Our users have been asking for SAP HANA data, hence I decided to create a custom dlt integration to SAP’s in-memory data warehouse: SAP HANA. I chose SAP HANA since it’s an OLAP database, and our users have been specifically asking us for this connector. Plus, given its SQL backend and [Python API](https://developers.sap.com/tutorials/hana-clients-python.html), dlt should also have no problem connecting to it.

I then use this pipeline to load SAP HANA tables into Snowflake, since Snowflake is cloud agnostic and can be run in different environments (such AWS, GCP, Azure, or any combination of the three). This is how I did it:

**Step 1: I created an instance in [SAP HANA cloud](https://www.sap.com/products/technology-platform/hana.html).**

(*I used [this helpful tutorial](https://www.youtube.com/watch?v=hEQCGBAn7Tc&list=PLkzo92owKnVwtyoQRRN2LsQlTHzNE-0US) to navigate SAP HANA.*)

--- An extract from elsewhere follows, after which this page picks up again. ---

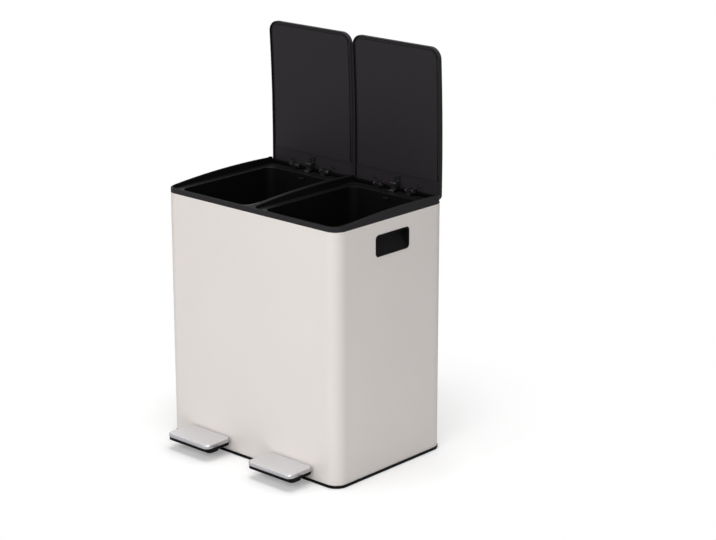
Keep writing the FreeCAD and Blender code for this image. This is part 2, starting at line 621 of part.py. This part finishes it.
def pedal_screws():
    return Part.makeCompound([screw(0, y, lever_bottom() - 0.02, 1.75, 11, head_up=False)
                              for y in pedal_screw_places()])


def base_screw_holes():
    places = [(side * (SIDE_CENTRE + x), y) for side in (-1, 1)
              for x, y in bracket_screw_places() + guide_screw_places()]
    return [cylinder(1.8, (x, y, SKIN_BOTTOM - 2.4), Z_AXIS, 5) for x, y in places]


def bracket_screws():
    return Part.makeCompound([screw(side * (SIDE_CENTRE + x), y, SKIN_BOTTOM + 2.02, 1.75, 4.2)
                              for side in (-1, 1) for x, y in bracket_screw_places()])


def guide_screws():
    return Part.makeCompound([screw(side * (SIDE_CENTRE + x), y, SKIN_BOTTOM + 3.02, 1.75, 5.2)
                              for side in (-1, 1) for x, y in guide_screw_places()])


def export(node, shape):
    volume = shape.Volume
    print(f"{node:24s} solids {len(shape.Solids):2d}  valid {shape.isValid()}  {volume / 1000:9.2f} cm3")
    shape.exportStep(f"parts/{node}.step")


def export_linkages():
    """Each linkage piece is drawn on the middle plane and moved out to the right.

    The left ones mirror them, but for the springs, which are wound the same way.
    """
    pieces = {"pedal_plate": pedal_plate, "pedal_base": pedal_base, "pedal_screws": pedal_screws,
              "pedal_lever": pedal_lever, "pivot_bush": pivot_bush, "pivot_pin": pivot_pin,
              "lever_pin": lever_pin, "pedal_bracket": pedal_bracket, "push_rod": push_rod,
              "rod_cap": rod_cap, "rod_foot": rod_foot, "rod_collar": rod_collar,
              "rod_guide": rod_guide, "damper_cylinder": damper_cylinder,
              "damper_plunger": damper_plunger, "return_spring": return_spring}
    for name, make in pieces.items():
        shape = make()
        right = shape.translated(Vector(SIDE_CENTRE, 0, 0))
        wound = shape.translated(Vector(-SIDE_CENTRE, 0, 0))
        export(f"{name}_right", right)
        export(f"{name}_left", wound if make is return_spring else mirrored(right))


def export_lids_and_buckets():
    """The left lid and bucket mirror the right ones."""
    pieces = {"lid_shell": lid_shell, "lid_liner": lid_liner, "lid_lever": lid_lever,
              "hinge_pins": hinge_pins, "lid_screws": lid_screws, "lever_screws": lever_screws}
    for name, make in pieces.items():
        shape = opened(make())
        export(f"{name}_right", shape)
        export(f"{name}_left", mirrored(shape))
    for name, make in {"inner_bucket": inner_bucket, "handle_cup": handle_cup}.items():
        shape = make()
        export(f"{name}_right", shape)
        export(f"{name}_left", mirrored(shape))


def main():
    os.makedirs("parts", exist_ok=True)
    for make in (floor_ring, base_tray, body_skin, top_frame, bracket_screws, guide_screws):
        export(make.__name__, make())
    export_lids_and_buckets()
    export_linkages()


main()
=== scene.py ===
"""A double recycling bin with open lids, dressed for a catalogue shot."""
import math

import bmesh
import bpy
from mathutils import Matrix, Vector


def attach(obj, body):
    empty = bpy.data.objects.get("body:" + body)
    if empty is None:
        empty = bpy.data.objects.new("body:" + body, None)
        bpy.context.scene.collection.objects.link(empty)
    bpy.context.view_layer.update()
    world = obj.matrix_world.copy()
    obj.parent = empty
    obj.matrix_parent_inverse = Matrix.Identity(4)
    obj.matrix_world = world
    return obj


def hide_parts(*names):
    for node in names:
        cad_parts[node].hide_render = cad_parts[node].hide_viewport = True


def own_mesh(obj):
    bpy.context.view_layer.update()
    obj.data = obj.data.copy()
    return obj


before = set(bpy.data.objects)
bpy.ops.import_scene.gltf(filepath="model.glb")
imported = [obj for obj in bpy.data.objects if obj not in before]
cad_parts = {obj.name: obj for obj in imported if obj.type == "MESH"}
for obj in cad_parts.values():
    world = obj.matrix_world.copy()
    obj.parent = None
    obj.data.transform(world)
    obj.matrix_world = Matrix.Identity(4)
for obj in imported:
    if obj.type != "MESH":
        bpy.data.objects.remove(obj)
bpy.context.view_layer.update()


# The studio: a white sweep, three soft boxes spread from the front left to the front right, and an
# overhead panel. The lens is long and stands in front of the bin's right corner, where the
# photo's upright and level edges put it.
def linear(colour):
    """An sRGB hex colour as linear RGBA."""
    channels = [int(colour[i:i + 2], 16) / 255 for i in (1, 3, 5)]
    return [c / 12.92 if c <= 0.04045 else ((c + 0.055) / 1.055) ** 2.4 for c in channels] + [1.0]


def add(tree, kind, inputs=None, **settings):
    """A node of that kind with its settings, its values and its links."""
    made = tree.nodes.new(kind)
    for name, value in settings.items():
        setattr(made, name, value)
    for socket, value in (inputs or {}).items():
        if isinstance(value, bpy.types.NodeSocket):
            tree.links.new(value, made.inputs[socket])
        else:
            made.inputs[socket].default_value = value
    return made


scene = bpy.context.scene
scene.view_settings.view_transform = "Standard"

FOCAL_LENGTH, SENSOR_WIDTH = 106.82, 36.0
LENS_PLACE = (3.32709, -3.46570, 1.89031)
LENS_AIM = Vector((0.170967, 0.0, 0.463315))
lens = bpy.data.cameras.new("long_lens")
lens.lens = FOCAL_LENGTH
lens.sensor_width = SENSOR_WIDTH
camera = bpy.data.objects.new("long_lens", lens)
camera.location = LENS_PLACE
camera.rotation_euler = (LENS_AIM - camera.location).to_track_quat("-Z", "Y").to_euler()
scene.collection.objects.link(camera)
scene.camera = camera

# Each lamp's place and side in metres, and its power in watts.
LIGHT_AIM = Vector((0.0, 0.0, 0.4))
soft_boxes = {"left_box": ((-1.7, -3.5, 2.4), 2.2, 29.0),
              "front_box": ((1.3, -3.7, 2.4), 2.2, 55.0),
              "right_box": ((2.8, -2.4, 1.8), 1.6, 26.0),
              "top_panel": ((0.0, 0.2, 3.4), 2.2, 80.0)}
for name, (place, side, watts) in soft_boxes.items():
    lamp = bpy.data.lights.new(name, "AREA")
    lamp.size = side
    lamp.energy = watts
    box = bpy.data.objects.new(name, lamp)
    box.location = place
    box.rotation_euler = (LIGHT_AIM - box.location).to_track_quat("-Z", "Y").to_euler()
    scene.collection.objects.link(box)

# The room gives a weak fill, and shows white to the lens and in reflections.
FILL = 0.15
world = bpy.data.worlds.new("white_studio")
scene.world = world
world.use_nodes = True
tree = world.node_tree
tree.nodes.clear()
path = add(tree, "ShaderNodeLightPath")
seen = add(tree, "ShaderNodeMath", {0: path.outputs["Is Camera Ray"],
                                    1: path.outputs["Is Glossy Ray"]}, operation="MAXIMUM")
seen = add(tree, "ShaderNodeMath", {0: seen.outputs[0],
                                    1: path.outputs["Is Transmission Ray"]}, operation="MAXIMUM")
fill = add(tree, "ShaderNodeBackground", {"Strength": FILL})
white = add(tree, "ShaderNodeBackground", {"Strength": 1.0})
for background in (fill, white):
    background.inputs["Color"].default_value = linear("#FFFFFF")
both = add(tree, "ShaderNodeMixShader", {0: seen.outputs[0], 1: fill.outputs[0],
                                         2: white.outputs[0]})
add(tree, "ShaderNodeOutputWorld", {"Surface": both.outputs[0]})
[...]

![SAP instance](https://dlt-static.s3.eu-central-1.amazonaws.com/images/sap_snowflake_blog_creating_sap_instance.png)

**Step 2: I inserted some sample data.**
![SAP insert data](https://dlt-static.s3.eu-central-1.amazonaws.com/images/sap_snowflake_blog_inserting_data_in_sap.png)

**Step 3: With tables created in SAP HANA, I was now ready to create a dlt pipeline to extract it into Snowflake:**

Since SAP HANA has a SQL backend, I decided to extract the data using dlt’s [SQL source](https://dlthub.com/docs/dlt-ecosystem/verified-sources/sql_database)

1. I first created a dlt pipeline

`dlt init sql_database snowflake`

2. I then passed the connection string for my HANA instance inside the loading function in `sql_database_pipeline.py`. (Optional: I also specified the tables that I wanted to load in `sql_database().with_resources("v_city", "v_hotel", "room")` )
3. Before running the pipeline I installed all necessary requirements using

`pip install -r requirements.txt`

The dependencies inside `requirements.txt` are for the general SQL source. To extract data specifically from HANA, I also installed the packages `hdbcli` and `sqlalchemy-hana`.


**Step 4: I finally ran the pipeline using `python sql_database_pipeline.py`. This loaded the tables into Snowflake.**

![Data in Snowflake](https://dlt-static.s3.eu-central-1.amazonaws.com/images/sap_snowflake_blog_data_loaded_into_snowflake.png)

## Takeaway

The dlt SAP HANA connector constructed in this demo works like any other dlt connector, and is able to successfully load data from SAP HANA into data warehouses like Snowflake.

Furthermore, the demo only used a toy example, but the SQL source is a production-ready source with incremental loading, merges, data contracts etc., which means that this pipeline could also be configured for production use-cases.

Finally, the dlt-SAP integration has bigger consequences: it allows you to add other tools like dbt, airflow etc. easily into an SAP workflow, since all of these tools integrate well with dlt.

## Next steps

This was a just first step into exploring what’s possible. Creating a custom dlt connector worked pretty well for SAP HANA, and there are several possible next steps, such as converting this to a verified source, or building other SAP connectors.

1. **Creating a verified source for SAP HANA:** This should be pretty straight-forward since it would require a small modification of the existing SQL source.
2. **Creating a dlt connector for SAP S/4 HANA:** S/4 HANA is SAP’s ERP software that runs on the HANA database. The use case would be to load ERP tables from S/4 HANA into other data warehouses like Snowflake. Depending on the requirements, there are two ways to go about it:
1. **Low volume data:** This would again be straight-forward. SAP offers [REST API end points](https://api.sap.com/products/SAPS4HANACloud/apis/ODATA) to access ERP tables, and dlt is designed to be able to load data from any such end point.
2. **High volume data:** dlt can also be configured for the use case of migrating large volumes of data with fast incremental or merge syncs. But this would require some additional steps, such as configuring the pipeline to access HANA backend directly from Python hdbcli.